Now, the time taken by the bus will be $ \text{Time=}\dfrac{\text{distance}}{\text{speed}} $
 $ \Rightarrow \dfrac{300}{x} $
Now, time taken by a car to cover the same distance will be $ \dfrac{300}{x}-4 $
Now, the average speed of the car will be $ \text{speed=}\dfrac{\text{distance}}{\text{time}} $
When we put values we get $ x+20=\dfrac{300}{\dfrac{300}{x}-4} $
After cross multiplying we get $ \left( x+20 \right)\left( \dfrac{300}{x}-4 \right)=300 $
When we solve further we get
 $ \begin{align}
  & \Rightarrow \left( x+20 \right)\left( \dfrac{300-4x}{x} \right)=300 \\
 & \Rightarrow \left( x+20 \right)\left( 300-4x \right)=300x \\
 & \Rightarrow 300x-4{{x}^{2}}+6000-80x=300x \\
 & \Rightarrow 4{{x}^{2}}+80x=6000 \\
 & \Rightarrow 4{{x}^{2}}+80x-6000=0 \\
\end{align} $
When we divide the whole equation by 4, we get
 $ \begin{align}
  & \Rightarrow \dfrac{4{{x}^{2}}}{4}+\dfrac{80x}{4}-\dfrac{6000}{4}=0 \\
 & \Rightarrow {{x}^{2}}+20x-1500=0 \\
\end{align} $
Now, we have a quadratic equation of the form $ a{{x}^{2}}+bx+c=0 $ . Now, we solve this equation by using the factorization method.
 $ \begin{align}
  & {{x}^{2}}+20x-1500=0 \\
 & {{x}^{2}}+50x-30x-1500=0 \\
 & x\left( x+50 \right)-30\left( x+50 \right)=0 \\
 & \left( x+50 \right)\left( x-30 \right)=0 \\
 & \left( x+50 \right)=0\text{ or }\left( x-30 \right)=0 \\
 & x=-50\text{ or }x=30 \\
\end{align} $
We have two values of $ x $ after solving the equation. As $ x $ is the average speed and it doesn’t have negative value. So, we take $ x=30 $
So, the average speed of the bus is $ 30 $ km/hr and the average speed of the car is $ x+20=30+20=50 $ km/hr.
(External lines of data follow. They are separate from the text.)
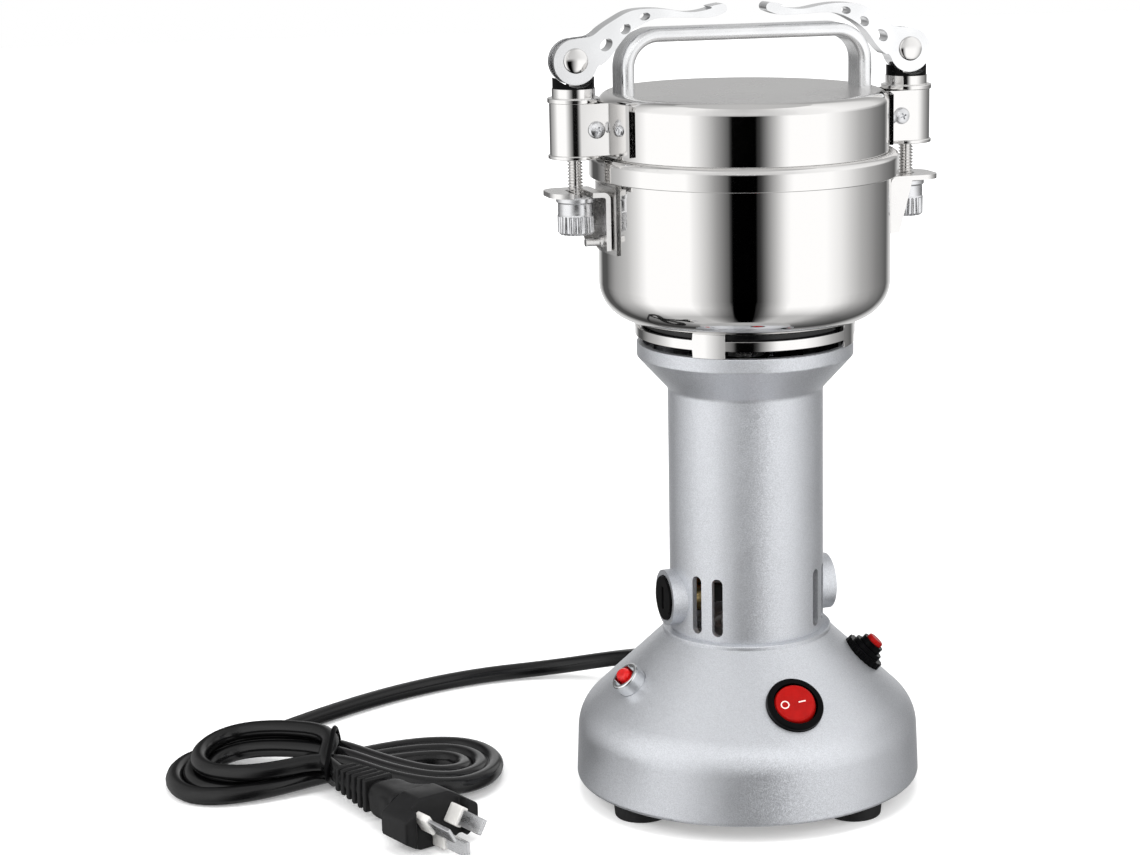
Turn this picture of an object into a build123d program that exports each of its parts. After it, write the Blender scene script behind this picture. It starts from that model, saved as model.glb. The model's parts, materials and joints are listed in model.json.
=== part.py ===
"""Electric grain mill: a motor in a column on a heavy base, and a grinding bowl closed by a clamped lid.

Lengths are millimetres and angles are degrees. The mill stands on z = 0 with its axis on Z and its
front at -Y, and the two lid clamps lie on the X axis. An angle round the axis is counted from the
front, positive toward +X.
"""
from build123d import *
import os
from math import atan2, cos, degrees, pi, radians, sin, sqrt, tan

# ---------------------------------------------------------------- clearances
slip = 0.05               # on the radius of a sliding or pressed fit
seat_gap = 0.05           # between stacked pieces that rest on one another
air = 0.3                 # between pieces that only pass each other

# ---------------------------------------------------------------- base
foot_height = 7.0         # feet below the rim of the base
foot_radius = 11.6
foot_taper = 0.8
foot_circle = 55.0
foot_turn = -20.5         # direction midway between the two front feet
foot_spread = 50.0
base_radius = 69.9        # at the rim
base_draft = 1.2          # how much the wall leans in over its height
base_wall_height = 27.3
base_wall = 3.0
shoulder_fillet = 18.0
rim_round = 1.5
neck_radius = 33.4        # where the cone ends
cone_height = 33.5
lip_width = 2.0           # raised ring round the column
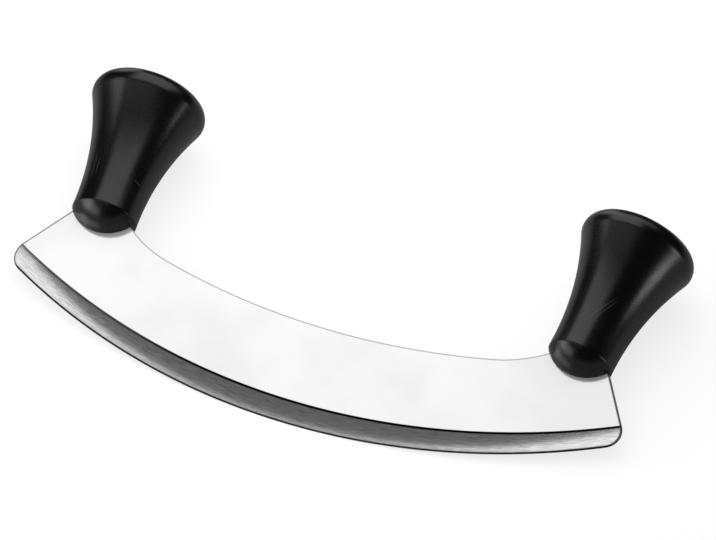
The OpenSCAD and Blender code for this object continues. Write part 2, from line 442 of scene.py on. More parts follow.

Note: The main point to remember in these types of questions is to not forget to mention the units. If units are not mentioned, marks will be deducted. The possibility of mistake is in assuming the average speed of car and bus. As we have given that the average speed of a car is 20 km/hr more than the average speed of a bus, we have to add 20 to the average speed of the bus and not deduct it by mistake.